Reports are produced by an AbstractReport subclass held inside QoaClient.qoa_report. The default is MLReport (src/qoa4ml/reports/ml_reports.py). Other implementations:

  • MLReport — ML-focused report with service, data, and ml_inference sections.
  • GeneralApplicationReport — flat list of metrics without ML-specific structure.
  • RoheReport — ROHE-specific report carrying an execution graph and inference graph.

MLReport JSON shape

client.report() returns a dict shaped like:

json { "metadata": { "client_config": { "...ClientInfo fields..." }, "timestamp": 1713700000.123, "runtime": 42.5 }, "service": { "gateway": { "name": "gateway", "metrics": { "response_time": { "<instance_uuid>": { "metric_name": "response_time", "records": [0.125], "unit": null, "description": "" } } } } }, "data": { "gateway": { "name": "gateway", "metrics": { "accuracy": { "<instance_uuid>": { "metric_name": "accuracy", "records": [0.97], "unit": null, "description": "" } } } } }, "security": {}, "ml_inference": { "<instance_uuid>": { "inference_id": "<uuid>", "instance_id": "<uuid>", "functionality": "REST", "metrics": [ { "metric_name": "accuracy", "records": [0.92], "unit": null, "description": null } ], "prediction": null } } }

Key methods on MLReport (defined in AbstractReport, implemented in concrete subclasses):

  • reset() — clear the in-progress report.
  • observe_metric(report_type, stage, metric) — called internally by QoaClient.observe_metric.
  • observe_inference(inference_value) / observe_inference_metric(metric) — record inference data.
  • process_previous_report(previous_report_dict) — merge an upstream report into the current one.
  • generate_report(reset=True, corr_id=None) — snapshot the current report with metadata.

Examples

Working examples are in example/:

  • example/simple/ — multi-stage AMQP pipeline with five client YAMLs.
  • example/reports/ — end-to-end report and contract demos using the debug connector (no broker required).
  • example/dataquality/ — data-quality utilities applied to arrays and images.
  • example/docker_report/ — Docker container monitoring probe demo.

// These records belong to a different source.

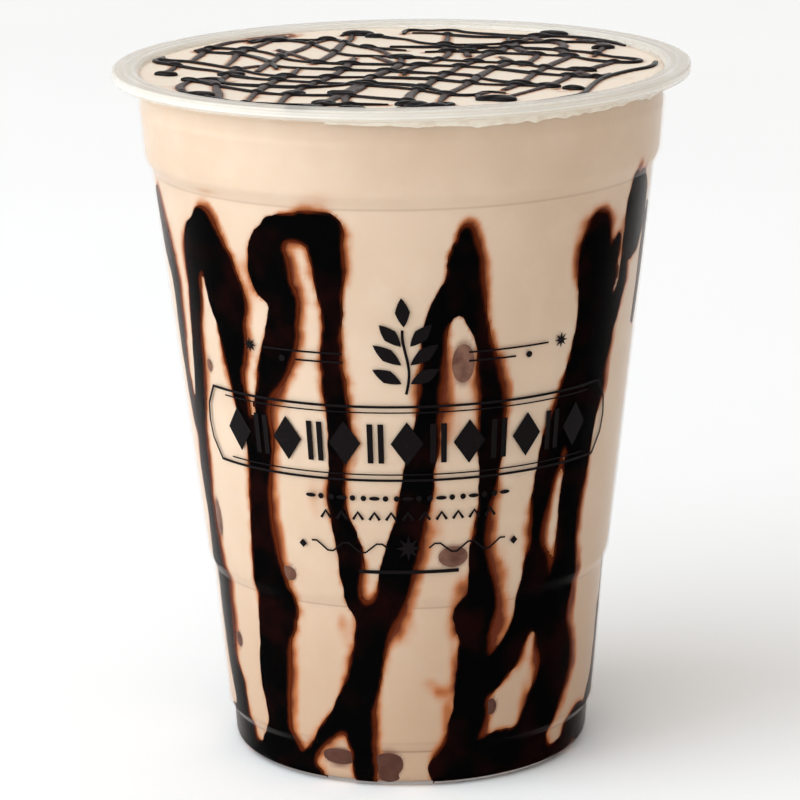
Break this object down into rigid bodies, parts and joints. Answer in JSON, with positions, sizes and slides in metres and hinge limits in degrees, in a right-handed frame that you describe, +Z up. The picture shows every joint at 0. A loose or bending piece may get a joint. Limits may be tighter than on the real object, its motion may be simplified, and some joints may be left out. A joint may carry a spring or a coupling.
{
  "type": "chocolate milkshake in a clear plastic cup",
  "caption": "Chocolate milkshake with chocolate syrup in a tall, tapered, clear plastic takeaway cup with a curled lip and stepped wall.",
  "frame": {"origin": "centre of the ring the cup stands on", "axes": "+Z up along the cup's axis; -Y faces the viewer"},
  "size_m": [0.098, 0.098, 0.119],
  "materials": {
    "clear_plastic": "clear, glossy PET",
    "shake": "smooth, softly glossy cream"
  },
  "bodies": {
    "root": {"cup": "clear_plastic", "milkshake": "shake"}
  },
  "joints": []
}
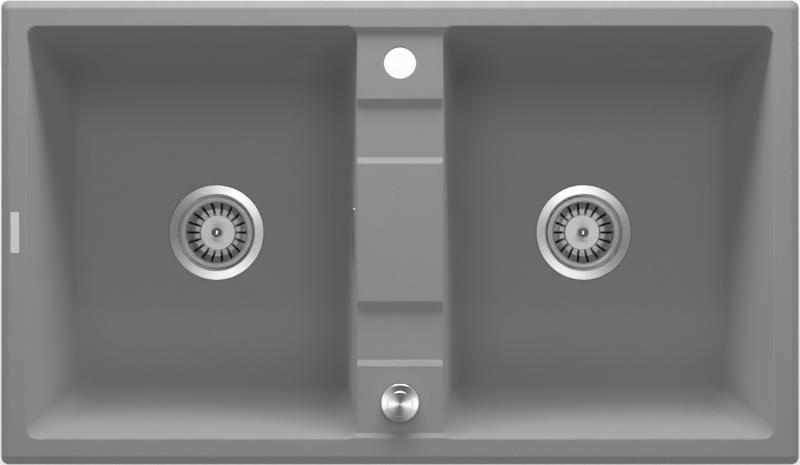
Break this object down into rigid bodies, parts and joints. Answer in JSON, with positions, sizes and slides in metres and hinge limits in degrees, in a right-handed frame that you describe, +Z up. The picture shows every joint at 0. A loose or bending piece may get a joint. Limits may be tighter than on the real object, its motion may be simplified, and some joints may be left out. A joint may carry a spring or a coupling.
{
  "type": "double bowl kitchen sink",
  "caption": "Inset double bowl kitchen sink of composite granite with a stepped divider, strainer wastes, overflow, pop-up control knob and joined waste pipes.",
  "frame": {"origin": "middle of the sink in plan, at the height of the worktop surface that the rim rests on", "axes": "+X along the sink to its right-hand bowl, +Y to the back where the tap stands, +Z up"},
  "size_m": [0.86, 0.5, 0.3486],
  "materials": {
    "composite": "matte moulded composite granite with fine sparkle",
    "rim_foam": "closed-cell foam",
    "badge_steel": "satin",
    "waste_steel": "satin turned",
    "basket_steel": "polished sheet",
    "polished_steel": "polished",
    "seal_rubber": "moulded rubber",
    "waste_plastic": "moulded",
    "pipe_plastic": "extruded",
    "nut_plastic": "moulded, ribbed",
    "rod_steel": "drawn bar",
    "lever_plastic": "moulded",
    "knob_steel": "turned with a circular grain",
    "housing_plastic": "moulded",
    "ferrule_steel": "plated",
    "cable_sheath": "extruded",
    "cover_steel": "satin pressed sheet",
    "screw_steel": "plated",
    "hose_plastic": "ribbed",
    "clamp_steel": "bright band",
    "insert_brass": "turned",
    "clip_steel": "zinc plated"
  },
  "bodies": {
    "sink": {"sink_body": "composite", "rim_seal": "rim_foam", "badge_plate": "badge_steel", "left_strainer_flange": "waste_steel", "left_flange_gasket": "seal_rubber", "left_cup_gasket": "seal_rubber", "left_waste_cup": "waste_plastic", "left_waste_pipe": "pipe_plastic", "right_strainer_flange": "waste_steel", "right_flange_gasket": "seal_rubber", "right_cup_gasket": "seal_rubber", "right_waste_cup": "waste_plastic", "right_waste_pipe": "pipe_plastic", "knob_rosette": "knob_steel", "knob_gasket": "seal_rubber", "knob_washer": "seal_rubber", "overflow_gasket": "seal_rubber", "pipe_washers": "seal_rubber", "knob_housing": "housing_plastic", "housing_lid": "housing_plastic", "cable_ferrules": "ferrule_steel", "control_cable": "cable_sheath", "overflow_cover": "cover_steel", "overflow_screws": "screw_steel", "clip_screws": "screw_steel", "overflow_head": "waste_plastic", "overflow_hose": "hose_plastic", "hose_clamps": "clamp_steel", "waste_tee": "pipe_plastic", "pipe_nuts": "nut_plastic", "clip_inserts": "insert_brass"},
    "knob": {"control_knob": "knob_steel", "knob_shaft": "rod_steel", "cable_drum": "housing_plastic"},
    "lift_rod": {"lift_rod": "rod_steel"},
    "cam": {"cam_shaft": "rod_steel", "cam_lever": "lever_plastic"},
    "wire": {"pull_wire": "rod_steel"},
    "left_basket": {"left_basket": "basket_steel", "left_basket_seal": "seal_rubber", "left_basket_knob": "polished_steel"},
    "right_basket": {"right_basket": "basket_steel", "right_basket_seal": "seal_rubber", "right_basket_knob": "polished_steel"},
    "clip_back_left": {"clip_back_left": "clip_steel"},
    "clip_back_right": {"clip_back_right": "clip_steel"},
    "clip_front_left": {"clip_front_left": "clip_steel"},
    "clip_front_right": {"clip_front_right": "clip_steel"},
    "clip_left_back": {"clip_left_back": "clip_steel"},
    "clip_left_front": {"clip_left_front": "clip_steel"},
    "clip_right_back": {"clip_right_back": "clip_steel"},
    "clip_right_front": {"clip_right_front": "clip_steel"}
  },
  "joints": [
    {"name": "knob_turn", "type": "hinge", "parent": "sink", "child": "knob", "pos_m": [0, -0.183, 0], "axis": [0, 0, 1], "range_deg": [0, 90]},
    {"name": "rod_lift", "type": "slide", "parent": "sink", "child": "lift_rod", "axis": [0, 0, 1], "range_m": [0, 0.01]},
    {"name": "cam_turn", "type": "hinge", "parent": "sink", "child": "cam", "pos_m": [-0.2445, 0, -0.259], "axis": [0, -1, 0], "range_deg": [0, 24.05]},
    {"name": "wire_pull", "type": "slide", "parent": "sink", "child": "wire", "axis": [1, 0, 0], "range_m": [0, 0.0125]},
    {"name": "left_basket_lift", "type": "slide", "parent": "lift_rod", "child": "left_basket", "axis": [0, 0, 1], "range_m": [0, 0.26]},
    {"name": "right_basket_lift", "type": "slide", "parent": "sink", "child": "right_basket", "axis": [0, 0, 1], "range_m": [0, 0.26]},
    {"name": "clip_back_left_swing", "type": "hinge", "parent": "sink", "child": "clip_back_left", "pos_m": [-0.27, 0.2305, 0], "axis": [0, 0, 1], "range_deg": [0, 90]},
    {"name": "clip_back_right_swing", "type": "hinge", "parent": "sink", "child": "clip_back_right", "pos_m": [0.27, 0.2305, 0], "axis": [0, 0, 1], "range_deg": [0, 90]},
    {"name": "clip_front_left_swing", "type": "hinge", "parent": "sink", "child": "clip_front_left", "pos_m": [-0.27, -0.2305, 0], "axis": [0, 0, 1], "range_deg": [0, 90]},
    {"name": "clip_front_right_swing", "type": "hinge", "parent": "sink", "child": "clip_front_right", "pos_m": [0.27, -0.2305, 0], "axis": [0, 0, 1], "range_deg": [0, 90]},
    {"name": "clip_left_back_swing", "type": "hinge", "parent": "sink", "child": "clip_left_back", "pos_m": [-0.4105, 0.11, 0], "axis": [0, 0, 1], "range_deg": [0, 90]},
    {"name": "clip_left_front_swing", "type": "hinge", "parent": "sink", "child": "clip_left_front", "pos_m": [-0.4105, -0.11, 0], "axis": [0, 0, 1], "range_deg": [0, 90]},
    {"name": "clip_right_back_swing", "type": "hinge", "parent": "sink", "child": "clip_right_back", "pos_m": [0.4105, 0.11, 0], "axis": [0, 0, 1], "range_deg": [0, 90]},
    {"name": "clip_right_front_swing", "type": "hinge", "parent": "sink", "child": "clip_right_front", "pos_m": [0.4105, -0.11, 0], "axis": [0, 0, 1], "range_deg": [0, 90]}
  ],
  "couplings": [
    {"joint": "rod_lift", "follows": "knob_turn", "m_per_rad": 0.006366},
    {"joint": "cam_turn", "follows": "knob_turn", "ratio": 0.2672},
    {"joint": "wire_pull", "follows": "knob_turn", "m_per_rad": 0.007957}
  ]
}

See also docs/metrics.md for the full metric-function reference.

Collectors

Collectors run server-side to receive reports from probes. The base class is qoa4ml.collector.base_collector.BaseCollector. Implementations:

  • AmqpCollector — consumes from a RabbitMQ queue; exposes on_request(ch, method, props, body), start_collecting(), stop(), and get_queue() -> str.
  • SocketCollector — TCP server; exposes start_collecting() and stop(). Each connection is decoded as UTF-8 and passed to the process_report callback injected at construction.

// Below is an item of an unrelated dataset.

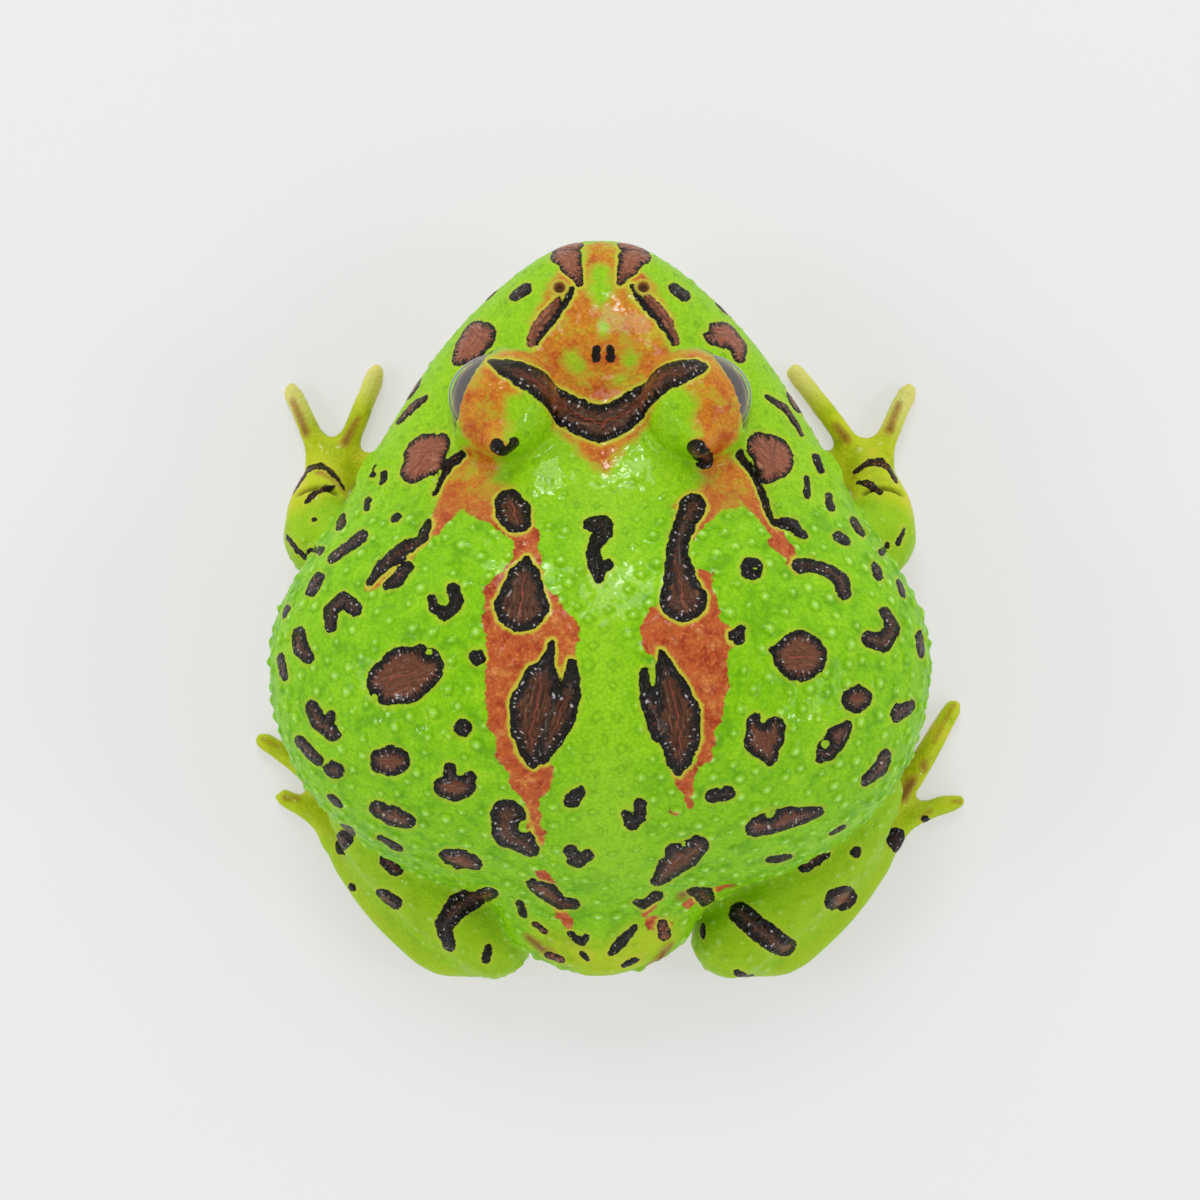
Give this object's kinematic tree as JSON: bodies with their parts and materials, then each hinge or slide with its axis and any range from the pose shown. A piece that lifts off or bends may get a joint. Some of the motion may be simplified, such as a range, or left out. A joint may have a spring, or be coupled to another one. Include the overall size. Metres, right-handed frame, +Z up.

AmqpCollector can accept an optional HostObject to receive decoded messages via message_processing(ch, method, props, body).

Connectors

Connectors push reports out to an observation service. The contract is qoa4ml.connector.base_connector.BaseConnector, which declares the abstract method send_report(body_message: str). Implementations:

  • AmqpConnector — publishes to a RabbitMQ exchange; supports reconnect / heartbeat.
  • MqttConnector — publishes to an MQTT topic; requires paho-mqtt (qoa4ml[ml]).
  • KafkaConnector — publishes to a Kafka topic; requires confluent-kafka (qoa4ml[kafka]).
  • SocketConnector — opens a TCP connection and sends UTF-8 bytes.
  • PromConnector — a Prometheus metric registry, not a report publisher. It does not inherit from BaseConnector and has no send_report; callers use inc/dec/set/observe/inc_violation/render_violation_counts.
  • DebugConnector — logs the serialized report (for development only).

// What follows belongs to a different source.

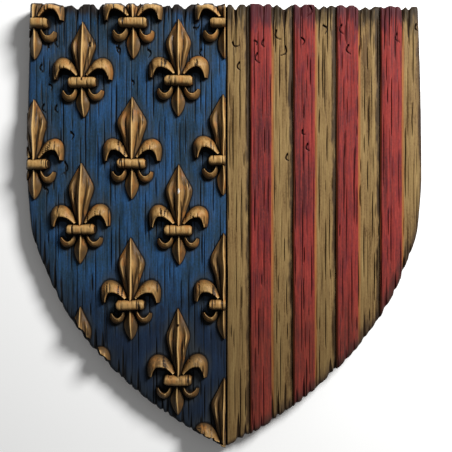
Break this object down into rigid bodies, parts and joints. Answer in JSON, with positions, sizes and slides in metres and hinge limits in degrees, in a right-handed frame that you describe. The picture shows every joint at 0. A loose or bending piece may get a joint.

All connectors except PromConnector implement send_report. MqttConnector additionally exposes send_data (its send_report delegates to send_data internally), and MQTT publishes only start flowing once MqttConnector.start() is invoked — paho's network loop must be running before a publish is dispatched.

Utilities

qoa4ml.utils provides supporting helpers:

  • qoa4ml.utils.qoa_utils — config loading, logger level, cgroup detection, flatten/unflatten dict helpers, process and system sampling utilities.
  • qoa4ml.utils.dataquality_utilseva_erronous, eva_duplicate, eva_missing, eva_none, image_quality (see docs/metrics.md).
  • qoa4ml.utils.docker_util — async container-stats helpers used by DockerMonitoringProbe.
  • qoa4ml.utils.gpu_utils / jetson_utils — GPU and Jetson-specific resource probes.

Requirements and optional extras

  • Python 3.12 or newer (see pyproject.toml).
  • Core runtime deps (pydantic, fastapi, docker, tinyflux, etc.) install automatically with pip install qoa4ml.
  • Optional extras:
  • qoa4ml[ml]tensorflow, pandas, Pillow, paho-mqtt, prometheus-client.
  • qoa4ml[otel] — OpenTelemetry instrumentation.
  • qoa4ml[docs] — mkdocs toolchain for building the docs site.

Attempting to use an optional integration without the extra raises a clean ImportError with the install hint (e.g., MqttConnector, mlquality). To monitor Docker, the Docker daemon must be reachable; the Python docker package is already a core dependency.